SHORT TASK
Return the lines from the one that contains "bpy.data.objects.remove(obj)" through the one that contains "scene = bpy.context.scene", both included, exactly as written and with nothing added.

INPUT ROWS
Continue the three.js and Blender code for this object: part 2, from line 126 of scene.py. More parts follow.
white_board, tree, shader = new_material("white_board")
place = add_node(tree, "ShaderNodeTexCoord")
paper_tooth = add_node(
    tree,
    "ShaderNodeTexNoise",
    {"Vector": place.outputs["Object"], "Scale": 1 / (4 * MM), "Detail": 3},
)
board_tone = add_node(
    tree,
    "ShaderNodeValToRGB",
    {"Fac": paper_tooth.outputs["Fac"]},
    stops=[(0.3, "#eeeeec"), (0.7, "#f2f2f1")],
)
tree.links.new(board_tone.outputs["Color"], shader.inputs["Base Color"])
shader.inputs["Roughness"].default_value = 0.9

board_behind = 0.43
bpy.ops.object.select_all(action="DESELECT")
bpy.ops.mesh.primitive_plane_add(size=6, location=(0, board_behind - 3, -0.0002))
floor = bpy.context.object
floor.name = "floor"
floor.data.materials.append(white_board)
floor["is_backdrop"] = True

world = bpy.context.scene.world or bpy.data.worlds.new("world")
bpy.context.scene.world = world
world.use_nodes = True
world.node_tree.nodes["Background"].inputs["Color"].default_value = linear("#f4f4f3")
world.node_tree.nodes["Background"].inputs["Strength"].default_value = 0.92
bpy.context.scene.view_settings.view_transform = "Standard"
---
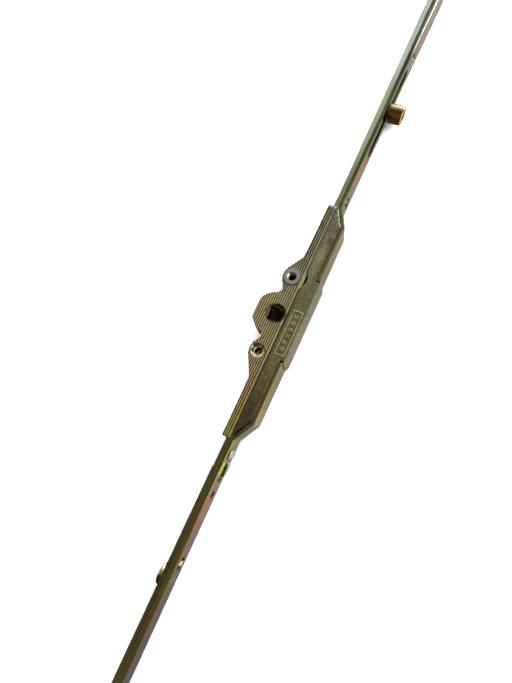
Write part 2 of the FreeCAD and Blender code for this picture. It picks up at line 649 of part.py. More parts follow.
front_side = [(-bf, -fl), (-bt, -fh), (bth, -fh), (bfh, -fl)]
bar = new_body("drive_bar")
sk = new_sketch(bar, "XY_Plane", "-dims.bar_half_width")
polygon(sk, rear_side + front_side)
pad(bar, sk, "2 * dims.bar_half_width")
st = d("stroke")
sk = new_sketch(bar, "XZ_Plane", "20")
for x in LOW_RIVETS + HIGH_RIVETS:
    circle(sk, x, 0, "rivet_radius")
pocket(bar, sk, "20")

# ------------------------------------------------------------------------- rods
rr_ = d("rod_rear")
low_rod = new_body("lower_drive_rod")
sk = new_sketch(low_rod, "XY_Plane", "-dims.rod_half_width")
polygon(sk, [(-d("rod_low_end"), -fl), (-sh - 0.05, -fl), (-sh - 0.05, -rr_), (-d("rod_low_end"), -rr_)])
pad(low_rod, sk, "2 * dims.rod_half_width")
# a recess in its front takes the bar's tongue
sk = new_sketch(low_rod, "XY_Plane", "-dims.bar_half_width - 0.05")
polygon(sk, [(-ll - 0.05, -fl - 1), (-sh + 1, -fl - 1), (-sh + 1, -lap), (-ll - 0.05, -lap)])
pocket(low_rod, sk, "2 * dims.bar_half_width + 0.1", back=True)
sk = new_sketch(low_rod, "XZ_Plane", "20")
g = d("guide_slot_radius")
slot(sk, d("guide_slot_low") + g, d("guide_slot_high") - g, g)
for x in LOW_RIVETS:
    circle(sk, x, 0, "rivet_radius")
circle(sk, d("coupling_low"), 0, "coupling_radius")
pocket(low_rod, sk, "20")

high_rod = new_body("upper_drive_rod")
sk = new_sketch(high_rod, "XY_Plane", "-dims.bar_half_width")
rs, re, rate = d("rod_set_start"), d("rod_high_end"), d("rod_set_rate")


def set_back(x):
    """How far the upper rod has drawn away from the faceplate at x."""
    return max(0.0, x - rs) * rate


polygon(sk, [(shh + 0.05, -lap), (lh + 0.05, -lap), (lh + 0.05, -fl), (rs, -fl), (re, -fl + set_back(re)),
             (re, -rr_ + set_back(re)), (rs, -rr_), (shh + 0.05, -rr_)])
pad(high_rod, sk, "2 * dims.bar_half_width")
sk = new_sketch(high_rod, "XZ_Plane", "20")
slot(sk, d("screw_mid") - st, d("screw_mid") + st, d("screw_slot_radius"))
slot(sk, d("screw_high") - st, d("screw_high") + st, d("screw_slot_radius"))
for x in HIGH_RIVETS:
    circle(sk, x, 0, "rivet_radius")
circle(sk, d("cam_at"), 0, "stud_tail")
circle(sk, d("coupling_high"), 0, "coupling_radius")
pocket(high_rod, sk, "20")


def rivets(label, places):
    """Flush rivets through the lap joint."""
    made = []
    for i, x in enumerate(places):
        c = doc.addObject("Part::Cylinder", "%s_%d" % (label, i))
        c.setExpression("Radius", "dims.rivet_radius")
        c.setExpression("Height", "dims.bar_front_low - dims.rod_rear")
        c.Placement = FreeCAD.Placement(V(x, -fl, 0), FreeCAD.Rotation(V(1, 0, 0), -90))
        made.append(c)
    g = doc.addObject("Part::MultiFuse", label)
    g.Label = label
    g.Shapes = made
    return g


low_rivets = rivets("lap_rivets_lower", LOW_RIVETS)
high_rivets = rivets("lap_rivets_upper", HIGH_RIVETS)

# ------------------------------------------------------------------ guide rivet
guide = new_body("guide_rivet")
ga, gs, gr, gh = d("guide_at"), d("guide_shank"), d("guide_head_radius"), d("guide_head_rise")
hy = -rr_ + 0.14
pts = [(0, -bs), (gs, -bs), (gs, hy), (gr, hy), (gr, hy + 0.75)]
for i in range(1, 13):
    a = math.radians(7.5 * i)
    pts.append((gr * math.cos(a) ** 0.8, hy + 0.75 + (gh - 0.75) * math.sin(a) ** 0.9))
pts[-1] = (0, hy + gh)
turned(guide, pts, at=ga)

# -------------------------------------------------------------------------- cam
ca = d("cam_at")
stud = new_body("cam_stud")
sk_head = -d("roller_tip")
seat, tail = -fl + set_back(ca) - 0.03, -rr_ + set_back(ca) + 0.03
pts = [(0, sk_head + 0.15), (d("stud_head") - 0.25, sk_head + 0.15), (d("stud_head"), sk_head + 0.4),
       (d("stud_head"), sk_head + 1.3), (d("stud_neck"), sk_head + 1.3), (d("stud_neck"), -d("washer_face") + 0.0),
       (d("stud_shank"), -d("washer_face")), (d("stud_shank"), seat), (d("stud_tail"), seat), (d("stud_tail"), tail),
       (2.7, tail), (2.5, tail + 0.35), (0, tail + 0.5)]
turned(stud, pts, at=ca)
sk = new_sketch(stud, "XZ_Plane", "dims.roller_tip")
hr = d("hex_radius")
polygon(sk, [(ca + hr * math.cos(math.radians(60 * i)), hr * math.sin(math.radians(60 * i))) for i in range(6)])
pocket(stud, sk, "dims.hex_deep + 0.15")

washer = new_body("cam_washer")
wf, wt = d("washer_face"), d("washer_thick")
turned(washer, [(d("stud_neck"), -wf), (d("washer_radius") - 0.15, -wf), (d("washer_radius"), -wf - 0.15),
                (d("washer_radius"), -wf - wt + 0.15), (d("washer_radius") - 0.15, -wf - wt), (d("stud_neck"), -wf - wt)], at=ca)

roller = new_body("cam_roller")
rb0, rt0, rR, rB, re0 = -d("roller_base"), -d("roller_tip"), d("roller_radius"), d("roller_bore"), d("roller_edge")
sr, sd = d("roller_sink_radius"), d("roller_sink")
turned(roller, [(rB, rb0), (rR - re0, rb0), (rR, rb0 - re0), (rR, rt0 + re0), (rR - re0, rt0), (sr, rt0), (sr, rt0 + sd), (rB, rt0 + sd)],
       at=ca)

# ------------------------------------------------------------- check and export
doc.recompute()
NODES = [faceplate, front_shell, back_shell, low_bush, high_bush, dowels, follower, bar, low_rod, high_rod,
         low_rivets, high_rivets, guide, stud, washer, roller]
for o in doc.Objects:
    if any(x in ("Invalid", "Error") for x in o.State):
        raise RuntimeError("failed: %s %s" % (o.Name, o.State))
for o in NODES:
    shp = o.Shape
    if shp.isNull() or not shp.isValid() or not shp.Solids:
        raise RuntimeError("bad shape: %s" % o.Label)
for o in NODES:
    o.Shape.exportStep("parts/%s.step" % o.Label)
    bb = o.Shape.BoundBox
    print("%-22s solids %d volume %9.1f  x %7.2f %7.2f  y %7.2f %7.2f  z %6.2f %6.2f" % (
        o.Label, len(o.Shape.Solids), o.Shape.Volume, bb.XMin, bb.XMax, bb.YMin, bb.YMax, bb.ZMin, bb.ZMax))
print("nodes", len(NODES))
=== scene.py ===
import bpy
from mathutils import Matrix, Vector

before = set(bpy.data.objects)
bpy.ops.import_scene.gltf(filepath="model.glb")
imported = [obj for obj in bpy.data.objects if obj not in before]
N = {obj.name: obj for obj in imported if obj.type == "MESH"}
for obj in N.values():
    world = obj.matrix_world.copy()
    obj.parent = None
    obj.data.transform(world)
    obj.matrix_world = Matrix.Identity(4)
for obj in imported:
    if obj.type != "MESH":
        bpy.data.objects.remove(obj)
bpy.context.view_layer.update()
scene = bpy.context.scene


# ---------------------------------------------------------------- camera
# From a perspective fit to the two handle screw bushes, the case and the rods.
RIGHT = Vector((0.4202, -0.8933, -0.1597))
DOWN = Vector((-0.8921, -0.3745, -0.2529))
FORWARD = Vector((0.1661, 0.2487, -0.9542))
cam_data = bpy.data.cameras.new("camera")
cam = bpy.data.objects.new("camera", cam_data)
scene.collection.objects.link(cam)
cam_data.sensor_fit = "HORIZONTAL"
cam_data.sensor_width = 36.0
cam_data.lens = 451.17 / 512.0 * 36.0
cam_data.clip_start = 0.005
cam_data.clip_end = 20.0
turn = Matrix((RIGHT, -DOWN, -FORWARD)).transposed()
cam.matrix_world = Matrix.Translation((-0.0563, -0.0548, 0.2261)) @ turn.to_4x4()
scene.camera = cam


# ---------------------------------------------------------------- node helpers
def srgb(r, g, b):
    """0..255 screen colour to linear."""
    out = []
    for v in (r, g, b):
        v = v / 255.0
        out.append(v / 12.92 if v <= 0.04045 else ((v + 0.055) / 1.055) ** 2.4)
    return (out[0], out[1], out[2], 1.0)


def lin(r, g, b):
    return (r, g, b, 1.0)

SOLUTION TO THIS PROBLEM
        bpy.data.objects.remove(obj)
bpy.context.view_layer.update()
scene = bpy.context.scene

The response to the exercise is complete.